In 1987, after stops at Emory & Henry and Bristol College, Thomas got an offer to be an assistant at San Francisco State in downtown San Francisco. The job paid $23,400, so he packed up his wife, Chery, and two kids, Shonda and Chaz, and moved into a one-bedroom apartment in San Francisco.

“We put the kids in the bedroom and my wife and I slept on a pullout couch for two years,” he said. “Then after a couple of years, I got bumped to around $29,000 and we moved into a two-bedroom apartment down the hall.”

In 1988, head coach Tim Franklin left and Thomas got the head job. He stayed in that role for more than 16 years, winning Northern California Athletic Conference coach of the year honors in 1989-90 and 1993-94. In 2005, he decided to resign and retire.

“Things started to get a little hectic,” Thomas said. “A new AD came in and there were a bunch of changes.

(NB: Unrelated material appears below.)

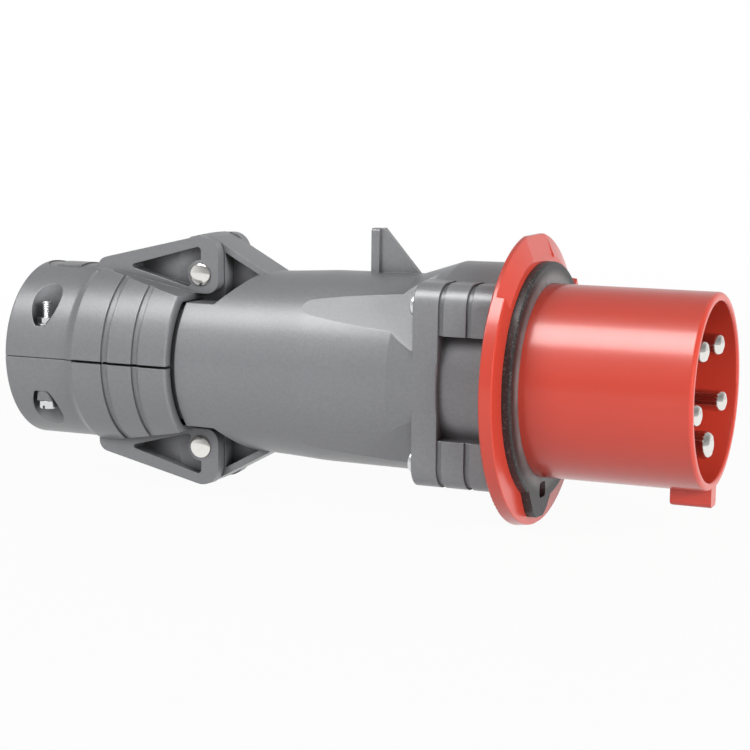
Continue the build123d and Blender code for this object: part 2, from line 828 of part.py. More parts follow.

It was a tough job anyway, so I decided to get out.”

He still stayed around basketball, though. He watched Chaz play at Cal San Luis Obispo until Chaz graduated last year, and he’s spent the past three years as an assistant at West Hills College, a junior college, in Coalinga, Calif.

He hopes to get back East at some point. He came back several years ago for a reunion of the NIT championship team, but hasn’t been back since.

“I appreciate what Coach [Don] DeVoe and his staff did for me,” Thomas said. “I was a little bit of a rebel back then, but what they taught me has made me a better coach. They made me grow up, and I hope the young men I’ve been around have grown up the same way.”